Monasterios como Saint Denis o Saint Albans se erigieron en depositarios de la memoria histórica oficial de las realezas francesa e inglesa. En la segunda mitad del XIII los propios monarcas se deciden a tomar parte activa en el impulso de una cultura histórica a su servicio. Alfonso X al promover la redacción de lo que conocemos como "Primera Crónica general de España" se erige en guardián de esa memoria cuya continuidad había sido posible gracias a los esfuerzos de sus predecesores. Paralelamente, Jaime I de Aragón al redactar (o impulsar la redacción) del "Libre dels feits del rei en Jacme" expresaba la fe en los destinos de su dinastía.
No sólo lo emocional, marcado con frecuentes tintes religiosos, jugó a favor de las pujantes monarquías del Occidente europeo. Estas se beneficiaron también de una racionalización del pensamiento político. La llamada "generación de 1250-1270" fue una de sus principales impulsoras, con Santo Tomas de Aquino a la cabeza. La recuperación del pensamiento aristotélico fue básica para este proceso. El Aquinatense tomó del Estagirita la idea de las tres formas fundamentales de gobierno: monarquía, aristocracia y democracia. Se inclinó por una fórmula mixta y templada: exaltación de la monarquía siempre que se apoyara en las otras fuerzas: la aristocracia y el "populus honorabilis". En idéntica línea aristotélica, el Estado no era para santo Tomas ese mal necesario presentado por los agustinistas acérrimos sino la expresión natural del hombre basado en la noción de bien común.
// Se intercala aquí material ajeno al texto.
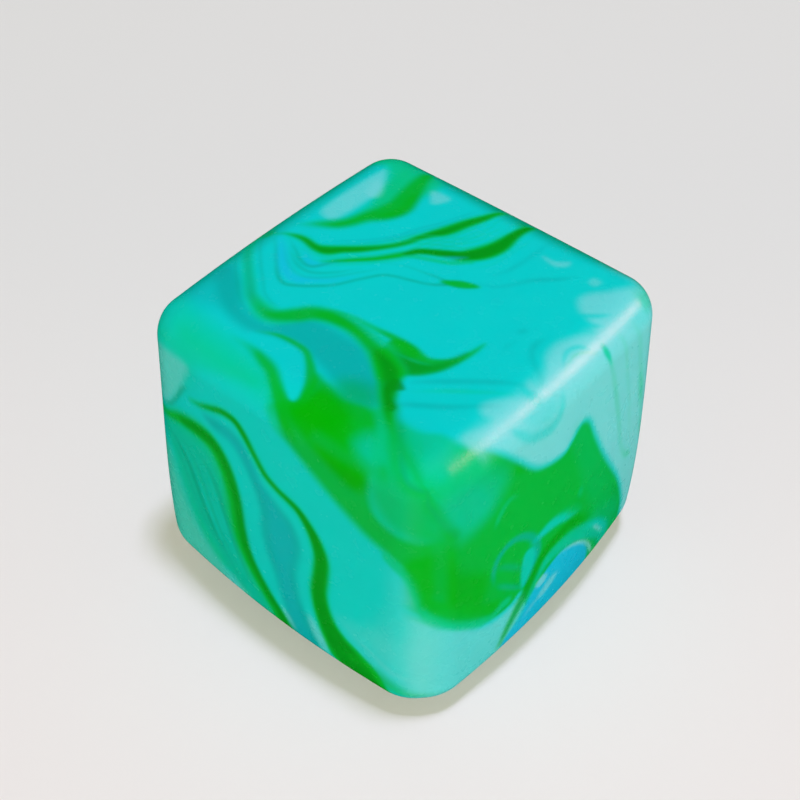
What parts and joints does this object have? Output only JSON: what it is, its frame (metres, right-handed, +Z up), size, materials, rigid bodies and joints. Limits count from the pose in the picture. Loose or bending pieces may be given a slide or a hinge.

Frente al "corpus mysticum" de la Iglesia, el Estado aparacía como "corpus politicum et morale" que había de tener en cuenta los hábitos y costumbres de sus ciudadanos.
Las monarquías feudales del Occidente, pese a las turbulencias políticas que padecieron en la Plenitud del Medievo, eran las que mejor reunían todos los antedichos requisitos. Hacia 1270 el jurista Jacobo de Revigny identificaba ya el concepto de "communis patria" no con Roma sino con la Corona del reino de Francia. Una forma de deslizar hacia las monarquías del Occidente la idea de soberanía que tradicionalmente se habían atribuido el Imperio y la Iglesia.